Repeat each line exactly as it is written.
** start of Listing **
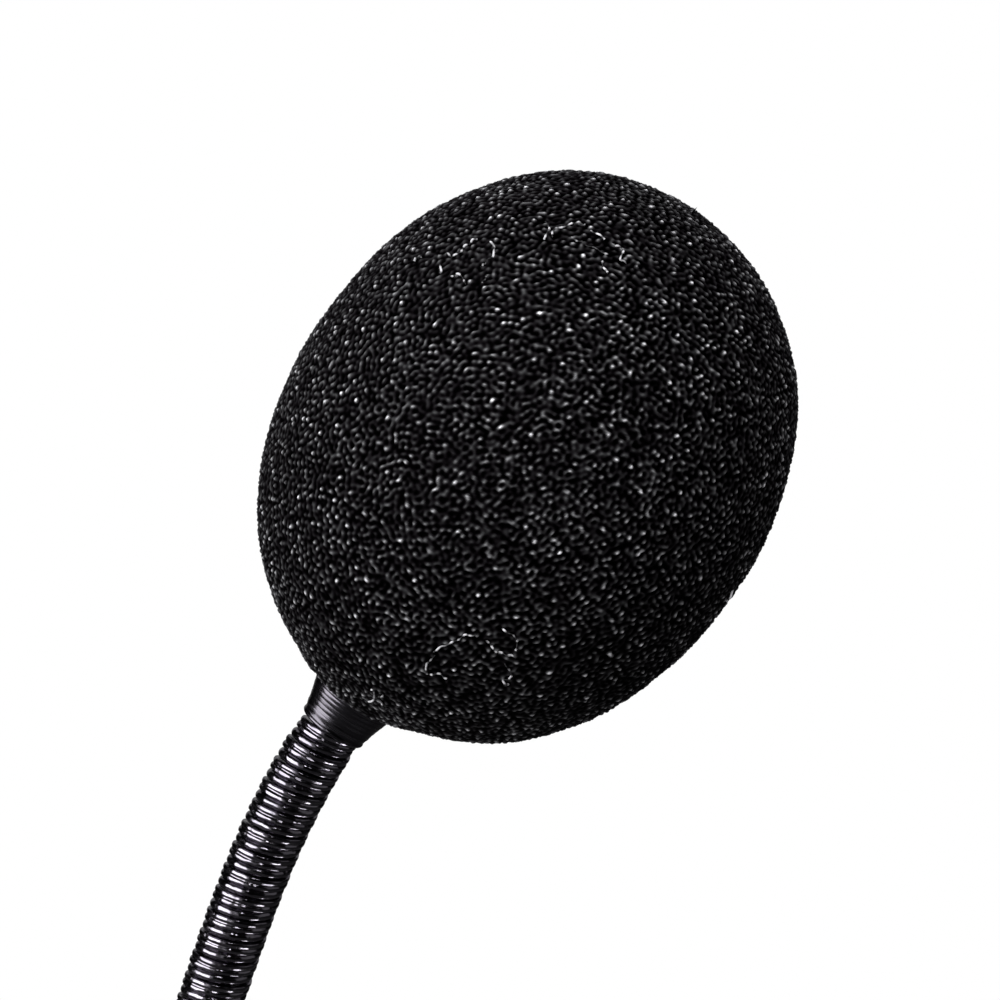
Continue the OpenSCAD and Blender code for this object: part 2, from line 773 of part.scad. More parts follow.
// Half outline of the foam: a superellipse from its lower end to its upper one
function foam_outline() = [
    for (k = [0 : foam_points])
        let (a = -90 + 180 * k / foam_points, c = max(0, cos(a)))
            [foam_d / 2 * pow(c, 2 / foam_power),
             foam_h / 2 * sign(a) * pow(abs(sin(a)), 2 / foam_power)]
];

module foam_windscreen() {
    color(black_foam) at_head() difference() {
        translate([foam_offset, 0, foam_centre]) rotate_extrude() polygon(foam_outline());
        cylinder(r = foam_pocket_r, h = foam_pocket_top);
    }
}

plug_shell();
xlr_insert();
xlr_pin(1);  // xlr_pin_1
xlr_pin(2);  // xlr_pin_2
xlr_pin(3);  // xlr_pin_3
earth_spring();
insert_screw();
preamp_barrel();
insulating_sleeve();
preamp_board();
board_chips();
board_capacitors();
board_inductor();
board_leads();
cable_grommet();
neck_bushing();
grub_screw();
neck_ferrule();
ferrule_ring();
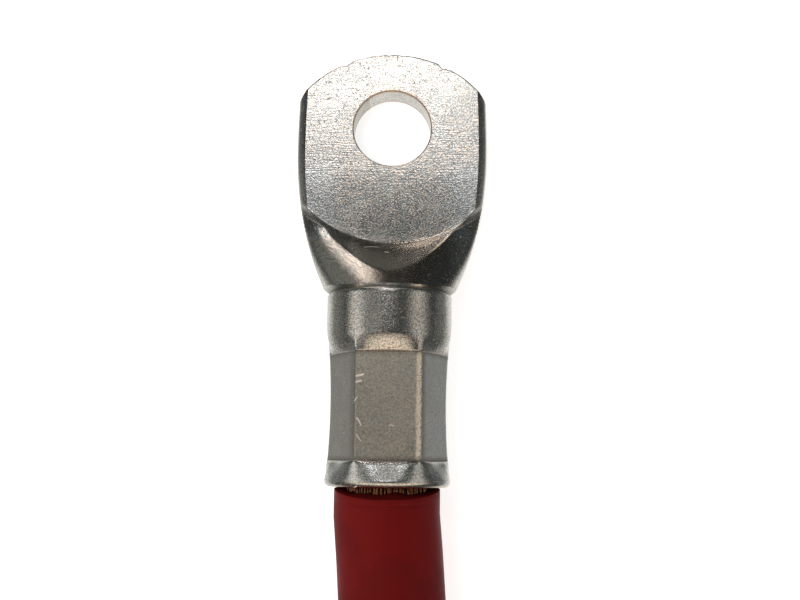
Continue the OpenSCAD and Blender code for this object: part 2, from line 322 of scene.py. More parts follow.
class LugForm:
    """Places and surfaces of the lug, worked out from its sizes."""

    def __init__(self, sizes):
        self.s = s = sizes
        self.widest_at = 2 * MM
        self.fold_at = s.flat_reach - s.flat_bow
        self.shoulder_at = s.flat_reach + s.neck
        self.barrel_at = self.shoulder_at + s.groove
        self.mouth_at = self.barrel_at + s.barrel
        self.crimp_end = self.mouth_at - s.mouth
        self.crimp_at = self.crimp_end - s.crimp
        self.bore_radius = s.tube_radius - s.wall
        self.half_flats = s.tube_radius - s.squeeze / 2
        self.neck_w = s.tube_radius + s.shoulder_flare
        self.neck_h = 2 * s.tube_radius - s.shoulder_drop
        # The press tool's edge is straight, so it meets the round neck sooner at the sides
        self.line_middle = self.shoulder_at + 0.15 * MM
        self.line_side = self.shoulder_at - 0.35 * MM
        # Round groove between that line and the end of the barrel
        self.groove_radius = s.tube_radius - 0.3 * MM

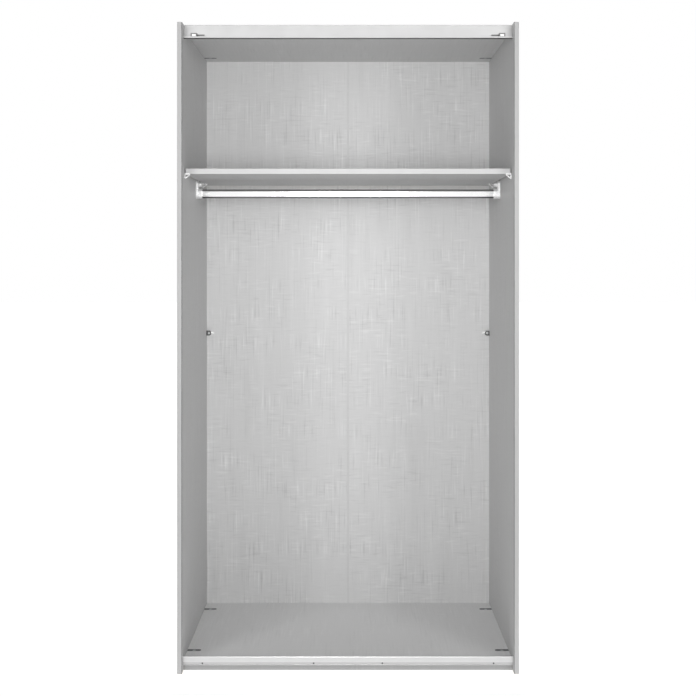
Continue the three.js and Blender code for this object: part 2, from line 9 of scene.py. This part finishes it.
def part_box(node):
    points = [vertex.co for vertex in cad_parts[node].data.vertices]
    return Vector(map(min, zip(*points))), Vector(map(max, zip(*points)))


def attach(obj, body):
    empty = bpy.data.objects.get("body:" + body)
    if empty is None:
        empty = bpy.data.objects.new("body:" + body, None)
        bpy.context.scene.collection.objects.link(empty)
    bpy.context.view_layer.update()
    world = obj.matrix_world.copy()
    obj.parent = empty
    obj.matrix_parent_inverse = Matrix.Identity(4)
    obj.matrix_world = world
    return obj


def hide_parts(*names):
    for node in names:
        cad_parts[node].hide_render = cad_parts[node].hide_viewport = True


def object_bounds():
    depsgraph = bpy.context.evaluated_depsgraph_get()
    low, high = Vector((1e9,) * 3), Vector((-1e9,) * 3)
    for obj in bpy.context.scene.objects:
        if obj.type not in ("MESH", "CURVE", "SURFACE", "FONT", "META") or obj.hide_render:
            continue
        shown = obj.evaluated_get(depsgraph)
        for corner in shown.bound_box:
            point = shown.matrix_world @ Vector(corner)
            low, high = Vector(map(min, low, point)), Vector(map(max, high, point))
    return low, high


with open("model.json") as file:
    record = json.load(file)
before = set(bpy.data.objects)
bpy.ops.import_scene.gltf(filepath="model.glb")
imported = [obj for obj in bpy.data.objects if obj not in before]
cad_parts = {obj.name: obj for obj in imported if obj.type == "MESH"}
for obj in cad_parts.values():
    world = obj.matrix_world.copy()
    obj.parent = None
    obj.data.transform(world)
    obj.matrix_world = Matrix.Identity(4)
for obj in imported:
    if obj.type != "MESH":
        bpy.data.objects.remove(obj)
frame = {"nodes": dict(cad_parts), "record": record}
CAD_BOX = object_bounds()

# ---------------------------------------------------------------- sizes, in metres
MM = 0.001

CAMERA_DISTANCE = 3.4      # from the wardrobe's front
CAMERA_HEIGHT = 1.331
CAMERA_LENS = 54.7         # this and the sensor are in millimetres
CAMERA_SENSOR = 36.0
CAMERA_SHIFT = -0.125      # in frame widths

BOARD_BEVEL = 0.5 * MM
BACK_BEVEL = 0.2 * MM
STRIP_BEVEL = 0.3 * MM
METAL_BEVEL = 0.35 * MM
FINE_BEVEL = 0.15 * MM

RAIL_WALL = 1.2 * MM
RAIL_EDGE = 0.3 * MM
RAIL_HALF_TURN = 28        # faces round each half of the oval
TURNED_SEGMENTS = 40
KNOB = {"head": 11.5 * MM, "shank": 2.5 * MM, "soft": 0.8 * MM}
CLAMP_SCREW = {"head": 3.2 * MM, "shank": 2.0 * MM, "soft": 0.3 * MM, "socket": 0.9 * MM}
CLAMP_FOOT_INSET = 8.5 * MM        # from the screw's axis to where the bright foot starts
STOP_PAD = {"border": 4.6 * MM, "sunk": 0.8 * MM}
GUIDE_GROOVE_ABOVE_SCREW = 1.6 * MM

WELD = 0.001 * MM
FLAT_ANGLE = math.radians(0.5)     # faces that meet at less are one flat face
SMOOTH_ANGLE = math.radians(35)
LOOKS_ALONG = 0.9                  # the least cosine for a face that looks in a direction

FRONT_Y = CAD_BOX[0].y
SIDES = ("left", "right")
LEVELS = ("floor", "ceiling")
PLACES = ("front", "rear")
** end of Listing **
Task answer:
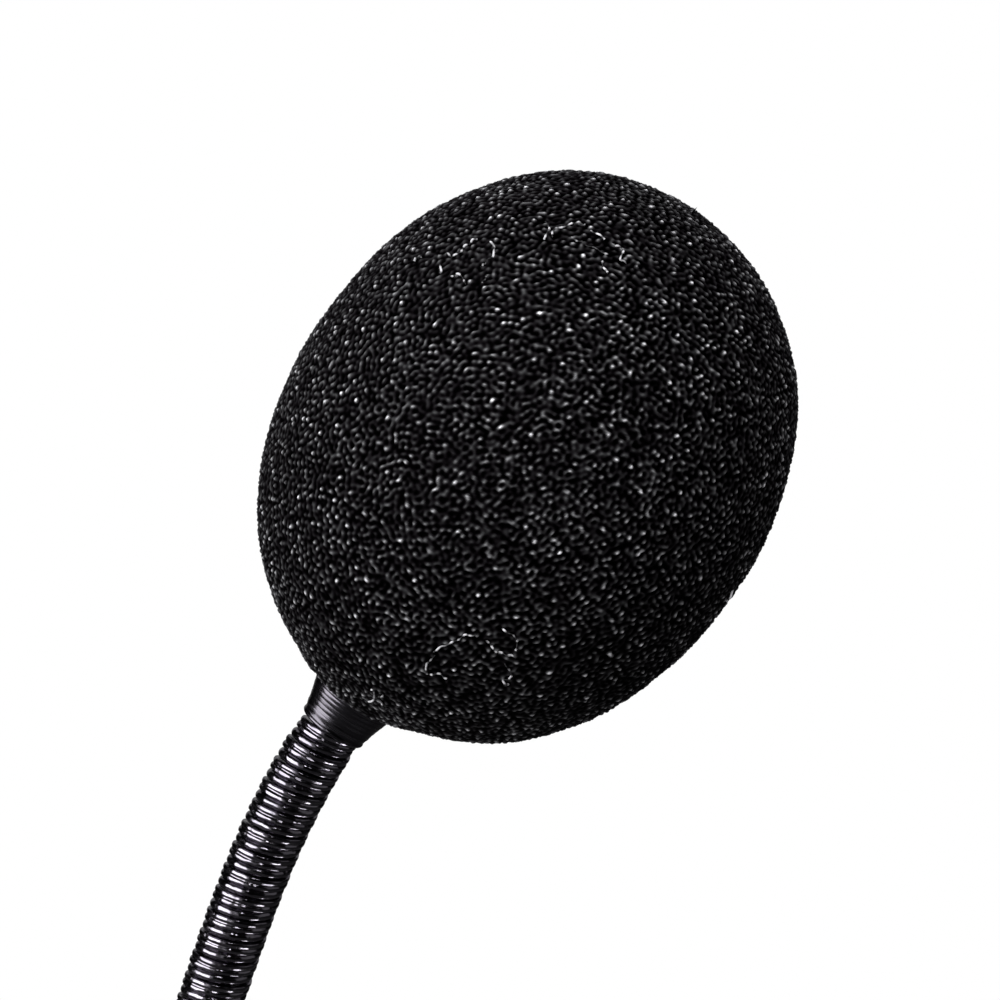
Continue the OpenSCAD and Blender code for this object: part 2, from line 773 of part.scad. More parts follow.
// Half outline of the foam: a superellipse from its lower end to its upper one
function foam_outline() = [
    for (k = [0 : foam_points])
        let (a = -90 + 180 * k / foam_points, c = max(0, cos(a)))
            [foam_d / 2 * pow(c, 2 / foam_power),
             foam_h / 2 * sign(a) * pow(abs(sin(a)), 2 / foam_power)]
];

module foam_windscreen() {
    color(black_foam) at_head() difference() {
        translate([foam_offset, 0, foam_centre]) rotate_extrude() polygon(foam_outline());
        cylinder(r = foam_pocket_r, h = foam_pocket_top);
    }
}

plug_shell();
xlr_insert();
xlr_pin(1);  // xlr_pin_1
xlr_pin(2);  // xlr_pin_2
xlr_pin(3);  // xlr_pin_3
earth_spring();
insert_screw();
preamp_barrel();
insulating_sleeve();
preamp_board();
board_chips();
board_capacitors();
board_inductor();
board_leads();
cable_grommet();
neck_bushing();
grub_screw();
neck_ferrule();
ferrule_ring();
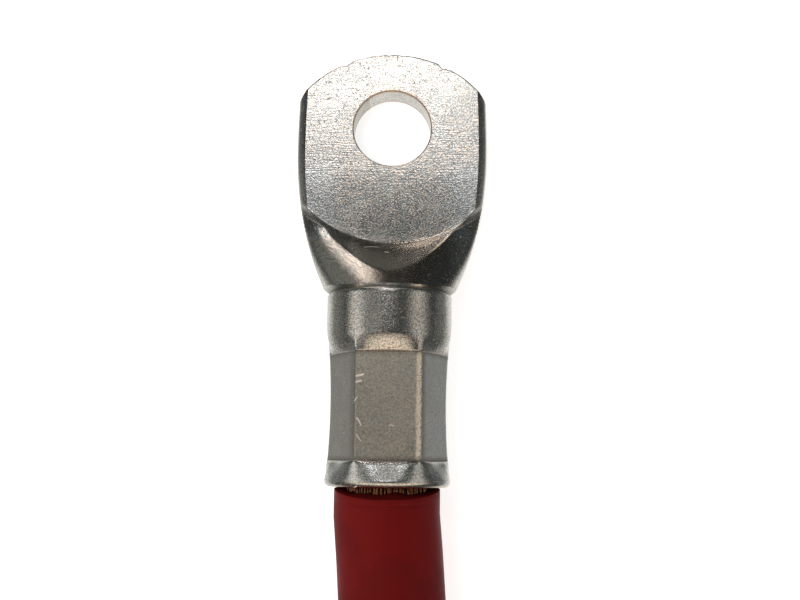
Continue the OpenSCAD and Blender code for this object: part 2, from line 322 of scene.py. More parts follow.
class LugForm:
    """Places and surfaces of the lug, worked out from its sizes."""

    def __init__(self, sizes):
        self.s = s = sizes
        self.widest_at = 2 * MM
        self.fold_at = s.flat_reach - s.flat_bow
        self.shoulder_at = s.flat_reach + s.neck
        self.barrel_at = self.shoulder_at + s.groove
        self.mouth_at = self.barrel_at + s.barrel
        self.crimp_end = self.mouth_at - s.mouth
        self.crimp_at = self.crimp_end - s.crimp
        self.bore_radius = s.tube_radius - s.wall
        self.half_flats = s.tube_radius - s.squeeze / 2
        self.neck_w = s.tube_radius + s.shoulder_flare
        self.neck_h = 2 * s.tube_radius - s.shoulder_drop
        # The press tool's edge is straight, so it meets the round neck sooner at the sides
        self.line_middle = self.shoulder_at + 0.15 * MM
        self.line_side = self.shoulder_at - 0.35 * MM
        # Round groove between that line and the end of the barrel
        self.groove_radius = s.tube_radius - 0.3 * MM

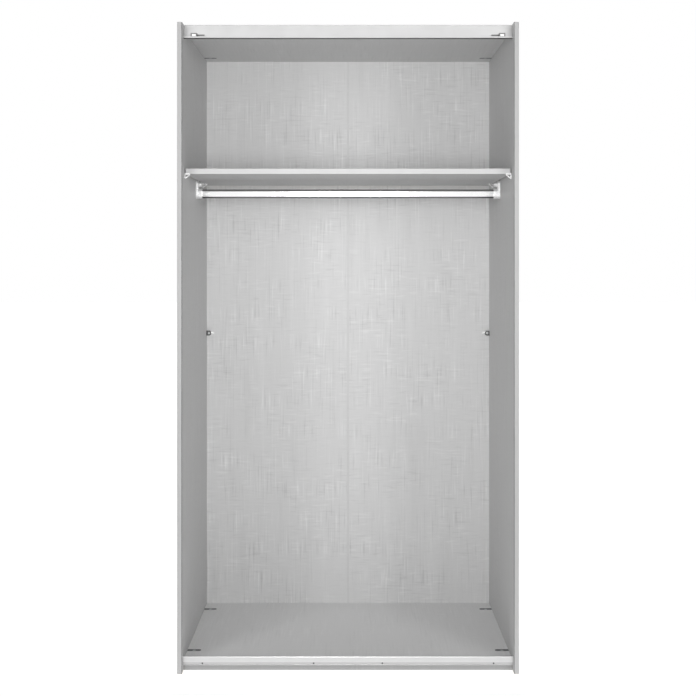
Continue the three.js and Blender code for this object: part 2, from line 9 of scene.py. This part finishes it.
def part_box(node):
    points = [vertex.co for vertex in cad_parts[node].data.vertices]
    return Vector(map(min, zip(*points))), Vector(map(max, zip(*points)))


def attach(obj, body):
    empty = bpy.data.objects.get("body:" + body)
    if empty is None:
        empty = bpy.data.objects.new("body:" + body, None)
        bpy.context.scene.collection.objects.link(empty)
    bpy.context.view_layer.update()
    world = obj.matrix_world.copy()
    obj.parent = empty
    obj.matrix_parent_inverse = Matrix.Identity(4)
    obj.matrix_world = world
    return obj


def hide_parts(*names):
    for node in names:
        cad_parts[node].hide_render = cad_parts[node].hide_viewport = True


def object_bounds():
    depsgraph = bpy.context.evaluated_depsgraph_get()
    low, high = Vector((1e9,) * 3), Vector((-1e9,) * 3)
    for obj in bpy.context.scene.objects:
        if obj.type not in ("MESH", "CURVE", "SURFACE", "FONT", "META") or obj.hide_render:
            continue
        shown = obj.evaluated_get(depsgraph)
        for corner in shown.bound_box:
            point = shown.matrix_world @ Vector(corner)
            low, high = Vector(map(min, low, point)), Vector(map(max, high, point))
    return low, high


with open("model.json") as file:
    record = json.load(file)
before = set(bpy.data.objects)
bpy.ops.import_scene.gltf(filepath="model.glb")
imported = [obj for obj in bpy.data.objects if obj not in before]
cad_parts = {obj.name: obj for obj in imported if obj.type == "MESH"}
for obj in cad_parts.values():
    world = obj.matrix_world.copy()
    obj.parent = None
    obj.data.transform(world)
    obj.matrix_world = Matrix.Identity(4)
for obj in imported:
    if obj.type != "MESH":
        bpy.data.objects.remove(obj)
frame = {"nodes": dict(cad_parts), "record": record}
CAD_BOX = object_bounds()

# ---------------------------------------------------------------- sizes, in metres
MM = 0.001

CAMERA_DISTANCE = 3.4      # from the wardrobe's front
CAMERA_HEIGHT = 1.331
CAMERA_LENS = 54.7         # this and the sensor are in millimetres
CAMERA_SENSOR = 36.0
CAMERA_SHIFT = -0.125      # in frame widths

BOARD_BEVEL = 0.5 * MM
BACK_BEVEL = 0.2 * MM
STRIP_BEVEL = 0.3 * MM
METAL_BEVEL = 0.35 * MM
FINE_BEVEL = 0.15 * MM

RAIL_WALL = 1.2 * MM
RAIL_EDGE = 0.3 * MM
RAIL_HALF_TURN = 28        # faces round each half of the oval
TURNED_SEGMENTS = 40
KNOB = {"head": 11.5 * MM, "shank": 2.5 * MM, "soft": 0.8 * MM}
CLAMP_SCREW = {"head": 3.2 * MM, "shank": 2.0 * MM, "soft": 0.3 * MM, "socket": 0.9 * MM}
CLAMP_FOOT_INSET = 8.5 * MM        # from the screw's axis to where the bright foot starts
STOP_PAD = {"border": 4.6 * MM, "sunk": 0.8 * MM}
GUIDE_GROOVE_ABOVE_SCREW = 1.6 * MM

WELD = 0.001 * MM
FLAT_ANGLE = math.radians(0.5)     # faces that meet at less are one flat face
SMOOTH_ANGLE = math.radians(35)
LOOKS_ALONG = 0.9                  # the least cosine for a face that looks in a direction

FRONT_Y = CAD_BOX[0].y
SIDES = ("left", "right")
LEVELS = ("floor", "ceiling")
PLACES = ("front", "rear")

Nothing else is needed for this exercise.